YOUR TASK —
Your task is to copy the lines between the line containing "bpy.context.scene.collection.objects.link(empty)" and the line containing "before = set(bpy.data.objects)", counting both of those lines, and to emit nothing more.

DATA EXCERPT —
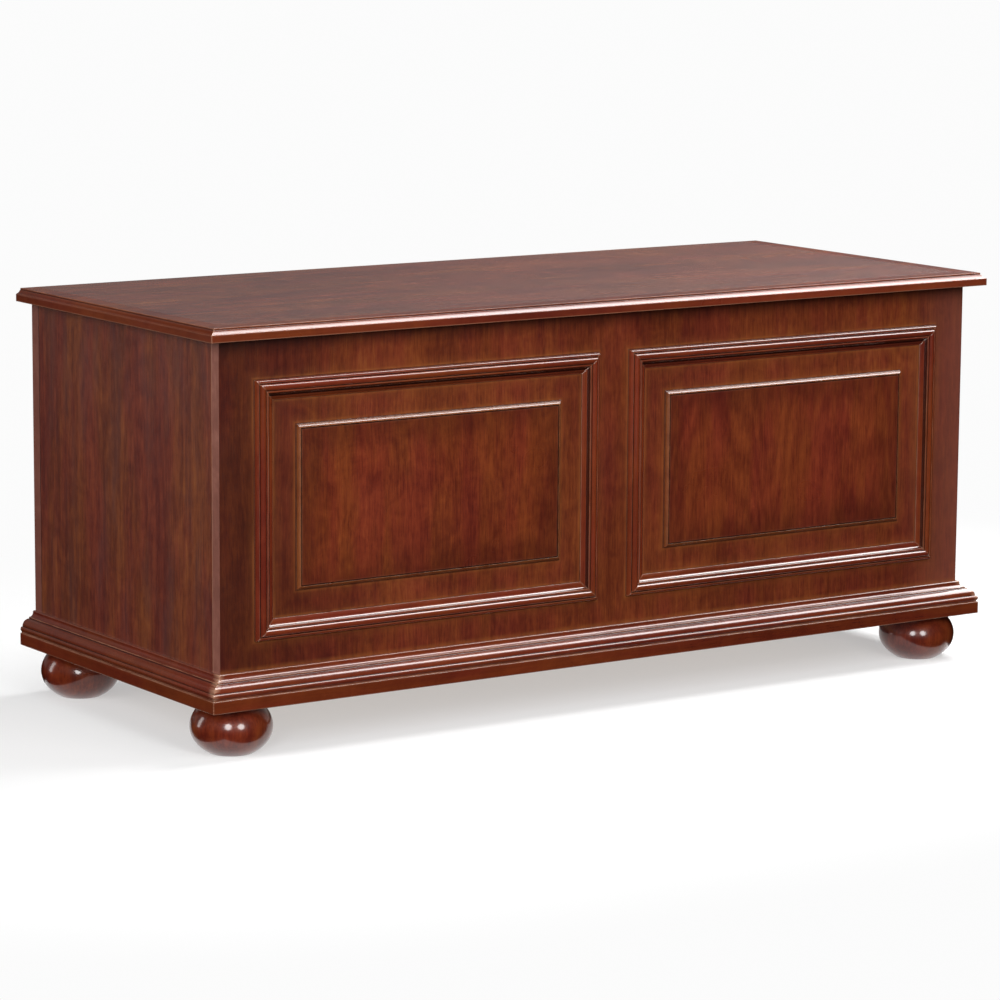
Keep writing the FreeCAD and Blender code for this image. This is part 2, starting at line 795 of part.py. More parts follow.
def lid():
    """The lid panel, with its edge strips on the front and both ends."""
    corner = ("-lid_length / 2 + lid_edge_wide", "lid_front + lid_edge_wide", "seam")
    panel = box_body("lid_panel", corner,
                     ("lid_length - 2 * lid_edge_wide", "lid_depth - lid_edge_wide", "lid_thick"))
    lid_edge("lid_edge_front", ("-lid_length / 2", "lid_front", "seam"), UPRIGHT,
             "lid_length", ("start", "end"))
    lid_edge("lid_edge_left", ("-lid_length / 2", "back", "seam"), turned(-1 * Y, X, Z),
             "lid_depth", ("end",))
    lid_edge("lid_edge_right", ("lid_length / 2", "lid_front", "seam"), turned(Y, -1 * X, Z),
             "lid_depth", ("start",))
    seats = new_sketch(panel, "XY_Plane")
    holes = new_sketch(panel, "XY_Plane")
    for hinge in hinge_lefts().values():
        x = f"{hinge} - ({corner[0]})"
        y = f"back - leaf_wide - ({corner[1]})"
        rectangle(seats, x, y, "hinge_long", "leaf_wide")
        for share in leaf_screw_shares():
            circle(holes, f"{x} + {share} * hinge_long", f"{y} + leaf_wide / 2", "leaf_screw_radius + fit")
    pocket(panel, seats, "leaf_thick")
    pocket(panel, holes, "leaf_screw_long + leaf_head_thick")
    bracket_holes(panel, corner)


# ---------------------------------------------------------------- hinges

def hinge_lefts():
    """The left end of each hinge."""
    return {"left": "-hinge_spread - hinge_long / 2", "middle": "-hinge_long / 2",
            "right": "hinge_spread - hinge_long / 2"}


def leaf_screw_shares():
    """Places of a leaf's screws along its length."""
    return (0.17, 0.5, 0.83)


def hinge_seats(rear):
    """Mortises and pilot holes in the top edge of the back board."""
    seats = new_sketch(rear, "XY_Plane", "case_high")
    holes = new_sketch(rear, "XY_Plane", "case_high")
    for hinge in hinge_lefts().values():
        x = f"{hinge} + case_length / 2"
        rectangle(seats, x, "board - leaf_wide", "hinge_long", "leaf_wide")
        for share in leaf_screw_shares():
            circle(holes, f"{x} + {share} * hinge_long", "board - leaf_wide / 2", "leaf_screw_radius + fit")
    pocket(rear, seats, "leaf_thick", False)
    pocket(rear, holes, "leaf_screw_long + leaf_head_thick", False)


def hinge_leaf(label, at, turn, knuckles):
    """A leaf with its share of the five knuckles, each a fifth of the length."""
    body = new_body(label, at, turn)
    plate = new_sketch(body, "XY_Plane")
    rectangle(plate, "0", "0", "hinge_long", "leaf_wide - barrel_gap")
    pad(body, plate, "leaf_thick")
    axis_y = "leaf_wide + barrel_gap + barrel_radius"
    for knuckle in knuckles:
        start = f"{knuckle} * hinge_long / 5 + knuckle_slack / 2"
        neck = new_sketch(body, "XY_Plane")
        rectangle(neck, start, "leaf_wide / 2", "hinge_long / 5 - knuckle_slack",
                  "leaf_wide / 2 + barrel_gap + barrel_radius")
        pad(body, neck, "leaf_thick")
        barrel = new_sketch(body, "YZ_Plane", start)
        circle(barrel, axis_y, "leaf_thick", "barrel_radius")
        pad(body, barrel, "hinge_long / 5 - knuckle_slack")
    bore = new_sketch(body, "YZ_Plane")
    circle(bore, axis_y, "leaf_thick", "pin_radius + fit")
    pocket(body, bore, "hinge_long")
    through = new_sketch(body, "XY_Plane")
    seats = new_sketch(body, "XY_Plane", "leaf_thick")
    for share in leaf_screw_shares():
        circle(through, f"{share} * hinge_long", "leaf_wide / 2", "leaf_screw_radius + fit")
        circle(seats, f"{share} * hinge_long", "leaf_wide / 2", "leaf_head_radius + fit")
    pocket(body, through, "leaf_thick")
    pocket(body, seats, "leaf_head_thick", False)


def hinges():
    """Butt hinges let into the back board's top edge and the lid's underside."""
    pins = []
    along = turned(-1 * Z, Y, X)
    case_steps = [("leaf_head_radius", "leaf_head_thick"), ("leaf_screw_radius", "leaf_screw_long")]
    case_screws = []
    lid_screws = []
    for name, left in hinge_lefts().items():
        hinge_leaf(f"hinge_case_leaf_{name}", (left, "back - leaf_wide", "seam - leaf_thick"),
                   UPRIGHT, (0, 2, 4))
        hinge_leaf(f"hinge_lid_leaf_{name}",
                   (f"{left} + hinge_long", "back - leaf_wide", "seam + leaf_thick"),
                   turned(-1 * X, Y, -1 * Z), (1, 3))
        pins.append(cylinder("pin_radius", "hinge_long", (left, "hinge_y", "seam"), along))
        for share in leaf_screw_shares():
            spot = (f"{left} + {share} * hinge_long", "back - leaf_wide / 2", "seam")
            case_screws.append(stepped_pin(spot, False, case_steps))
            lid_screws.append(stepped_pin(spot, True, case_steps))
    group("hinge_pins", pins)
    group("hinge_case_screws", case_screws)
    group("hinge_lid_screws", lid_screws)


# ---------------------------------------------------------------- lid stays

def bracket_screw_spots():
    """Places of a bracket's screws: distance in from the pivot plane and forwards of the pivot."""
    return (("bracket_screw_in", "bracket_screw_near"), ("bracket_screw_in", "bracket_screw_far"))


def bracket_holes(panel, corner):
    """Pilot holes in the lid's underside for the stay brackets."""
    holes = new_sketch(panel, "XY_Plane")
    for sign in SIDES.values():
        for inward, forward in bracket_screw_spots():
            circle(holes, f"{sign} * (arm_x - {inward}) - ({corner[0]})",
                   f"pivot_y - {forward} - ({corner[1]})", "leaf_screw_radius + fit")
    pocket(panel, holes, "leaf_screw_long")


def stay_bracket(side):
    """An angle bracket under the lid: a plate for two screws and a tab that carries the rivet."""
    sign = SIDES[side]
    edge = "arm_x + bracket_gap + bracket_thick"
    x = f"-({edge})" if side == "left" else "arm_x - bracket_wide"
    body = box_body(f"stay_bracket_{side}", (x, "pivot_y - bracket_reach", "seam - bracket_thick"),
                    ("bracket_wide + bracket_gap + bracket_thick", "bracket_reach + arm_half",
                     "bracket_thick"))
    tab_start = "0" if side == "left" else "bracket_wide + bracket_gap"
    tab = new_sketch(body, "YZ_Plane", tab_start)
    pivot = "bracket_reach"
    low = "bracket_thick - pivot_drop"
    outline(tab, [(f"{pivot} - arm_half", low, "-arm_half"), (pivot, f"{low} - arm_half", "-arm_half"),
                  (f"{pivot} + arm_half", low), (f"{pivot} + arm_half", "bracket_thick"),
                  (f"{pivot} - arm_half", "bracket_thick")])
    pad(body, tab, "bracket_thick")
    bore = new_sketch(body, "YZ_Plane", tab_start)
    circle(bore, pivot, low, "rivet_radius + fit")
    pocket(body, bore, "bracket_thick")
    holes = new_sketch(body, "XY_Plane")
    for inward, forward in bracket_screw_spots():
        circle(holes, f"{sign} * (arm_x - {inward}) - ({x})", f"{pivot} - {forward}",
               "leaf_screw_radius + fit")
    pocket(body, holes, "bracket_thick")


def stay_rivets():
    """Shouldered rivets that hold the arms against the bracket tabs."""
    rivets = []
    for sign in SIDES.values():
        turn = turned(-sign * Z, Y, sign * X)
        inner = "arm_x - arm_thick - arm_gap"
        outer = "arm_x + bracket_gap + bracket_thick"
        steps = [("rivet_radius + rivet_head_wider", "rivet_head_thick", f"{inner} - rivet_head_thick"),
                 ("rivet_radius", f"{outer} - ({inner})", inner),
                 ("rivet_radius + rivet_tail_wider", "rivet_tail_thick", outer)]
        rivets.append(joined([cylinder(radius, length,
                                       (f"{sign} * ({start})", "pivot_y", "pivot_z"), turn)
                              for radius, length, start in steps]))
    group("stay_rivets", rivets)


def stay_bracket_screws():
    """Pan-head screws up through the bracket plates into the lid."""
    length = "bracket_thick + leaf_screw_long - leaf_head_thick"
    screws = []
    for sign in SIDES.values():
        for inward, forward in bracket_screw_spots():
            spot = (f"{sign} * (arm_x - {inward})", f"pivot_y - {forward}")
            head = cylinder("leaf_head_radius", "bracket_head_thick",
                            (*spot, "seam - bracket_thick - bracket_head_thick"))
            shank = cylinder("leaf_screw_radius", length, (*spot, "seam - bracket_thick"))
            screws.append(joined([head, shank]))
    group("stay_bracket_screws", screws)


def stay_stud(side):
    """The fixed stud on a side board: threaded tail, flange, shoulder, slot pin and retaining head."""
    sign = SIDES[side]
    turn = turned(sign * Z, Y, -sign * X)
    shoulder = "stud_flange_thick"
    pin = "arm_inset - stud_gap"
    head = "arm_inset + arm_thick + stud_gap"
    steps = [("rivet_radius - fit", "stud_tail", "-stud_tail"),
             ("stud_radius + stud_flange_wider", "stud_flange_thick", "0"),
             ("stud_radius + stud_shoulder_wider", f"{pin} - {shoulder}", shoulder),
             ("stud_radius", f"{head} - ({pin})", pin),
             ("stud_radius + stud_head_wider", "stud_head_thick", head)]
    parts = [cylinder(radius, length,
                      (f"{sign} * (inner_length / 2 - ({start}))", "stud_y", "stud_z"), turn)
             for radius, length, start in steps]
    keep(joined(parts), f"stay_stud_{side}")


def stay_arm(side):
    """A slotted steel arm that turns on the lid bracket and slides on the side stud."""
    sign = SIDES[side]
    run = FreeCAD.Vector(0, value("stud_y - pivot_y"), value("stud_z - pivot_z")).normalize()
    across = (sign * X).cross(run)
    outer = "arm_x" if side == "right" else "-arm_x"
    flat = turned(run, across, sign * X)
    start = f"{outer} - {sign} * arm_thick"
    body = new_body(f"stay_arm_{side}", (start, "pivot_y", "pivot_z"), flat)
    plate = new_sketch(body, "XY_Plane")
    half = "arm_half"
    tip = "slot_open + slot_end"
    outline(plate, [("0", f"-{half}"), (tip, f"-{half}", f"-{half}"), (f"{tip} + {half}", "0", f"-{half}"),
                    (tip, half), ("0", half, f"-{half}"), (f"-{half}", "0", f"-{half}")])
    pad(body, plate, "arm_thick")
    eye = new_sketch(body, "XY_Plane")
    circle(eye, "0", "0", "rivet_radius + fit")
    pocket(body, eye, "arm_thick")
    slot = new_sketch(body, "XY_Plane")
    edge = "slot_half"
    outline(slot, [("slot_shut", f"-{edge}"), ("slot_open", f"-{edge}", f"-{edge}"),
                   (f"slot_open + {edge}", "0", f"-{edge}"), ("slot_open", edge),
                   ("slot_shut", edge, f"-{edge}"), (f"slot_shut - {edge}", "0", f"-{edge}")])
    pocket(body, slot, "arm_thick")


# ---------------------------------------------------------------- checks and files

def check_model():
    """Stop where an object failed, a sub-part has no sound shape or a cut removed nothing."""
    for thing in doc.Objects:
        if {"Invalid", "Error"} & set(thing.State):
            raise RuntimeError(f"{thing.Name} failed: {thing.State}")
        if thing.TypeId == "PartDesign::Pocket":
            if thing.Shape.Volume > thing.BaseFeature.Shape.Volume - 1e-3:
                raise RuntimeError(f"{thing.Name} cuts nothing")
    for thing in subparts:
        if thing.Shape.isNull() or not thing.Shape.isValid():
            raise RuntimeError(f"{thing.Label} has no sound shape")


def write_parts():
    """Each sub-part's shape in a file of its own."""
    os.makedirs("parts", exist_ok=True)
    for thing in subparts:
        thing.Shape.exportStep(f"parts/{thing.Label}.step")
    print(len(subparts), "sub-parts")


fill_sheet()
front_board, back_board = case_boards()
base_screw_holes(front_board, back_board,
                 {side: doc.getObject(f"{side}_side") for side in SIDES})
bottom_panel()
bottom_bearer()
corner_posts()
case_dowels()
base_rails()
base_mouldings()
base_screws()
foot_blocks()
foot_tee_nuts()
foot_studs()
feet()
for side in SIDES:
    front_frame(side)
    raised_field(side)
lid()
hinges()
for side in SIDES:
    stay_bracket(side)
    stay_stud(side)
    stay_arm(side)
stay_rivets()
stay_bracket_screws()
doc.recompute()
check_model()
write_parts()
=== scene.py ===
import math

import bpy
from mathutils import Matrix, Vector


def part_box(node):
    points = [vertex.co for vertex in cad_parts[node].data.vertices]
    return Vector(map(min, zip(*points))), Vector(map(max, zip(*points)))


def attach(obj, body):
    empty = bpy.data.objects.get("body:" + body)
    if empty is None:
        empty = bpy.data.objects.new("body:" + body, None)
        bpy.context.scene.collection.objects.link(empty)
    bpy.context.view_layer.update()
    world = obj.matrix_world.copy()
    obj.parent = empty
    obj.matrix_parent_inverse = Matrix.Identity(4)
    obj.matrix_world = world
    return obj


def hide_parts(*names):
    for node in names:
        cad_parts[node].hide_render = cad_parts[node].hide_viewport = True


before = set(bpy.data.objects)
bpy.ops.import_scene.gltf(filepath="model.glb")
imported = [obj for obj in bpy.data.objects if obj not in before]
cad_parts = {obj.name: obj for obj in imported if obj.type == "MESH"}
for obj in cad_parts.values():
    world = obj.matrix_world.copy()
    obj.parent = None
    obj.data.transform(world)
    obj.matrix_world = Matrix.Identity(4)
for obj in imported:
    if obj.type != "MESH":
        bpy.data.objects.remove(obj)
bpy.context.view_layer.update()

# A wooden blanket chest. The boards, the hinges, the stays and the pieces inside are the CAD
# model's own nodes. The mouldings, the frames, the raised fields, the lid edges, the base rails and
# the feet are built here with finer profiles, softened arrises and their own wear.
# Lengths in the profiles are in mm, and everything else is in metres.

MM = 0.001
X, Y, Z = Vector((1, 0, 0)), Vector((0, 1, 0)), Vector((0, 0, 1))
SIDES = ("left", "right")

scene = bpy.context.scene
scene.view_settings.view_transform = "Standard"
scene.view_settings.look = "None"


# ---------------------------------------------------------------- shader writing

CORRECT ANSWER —
        bpy.context.scene.collection.objects.link(empty)
    bpy.context.view_layer.update()
    world = obj.matrix_world.copy()
    obj.parent = empty
    obj.matrix_parent_inverse = Matrix.Identity(4)
    obj.matrix_world = world
    return obj


def hide_parts(*names):
    for node in names:
        cad_parts[node].hide_render = cad_parts[node].hide_viewport = True


before = set(bpy.data.objects)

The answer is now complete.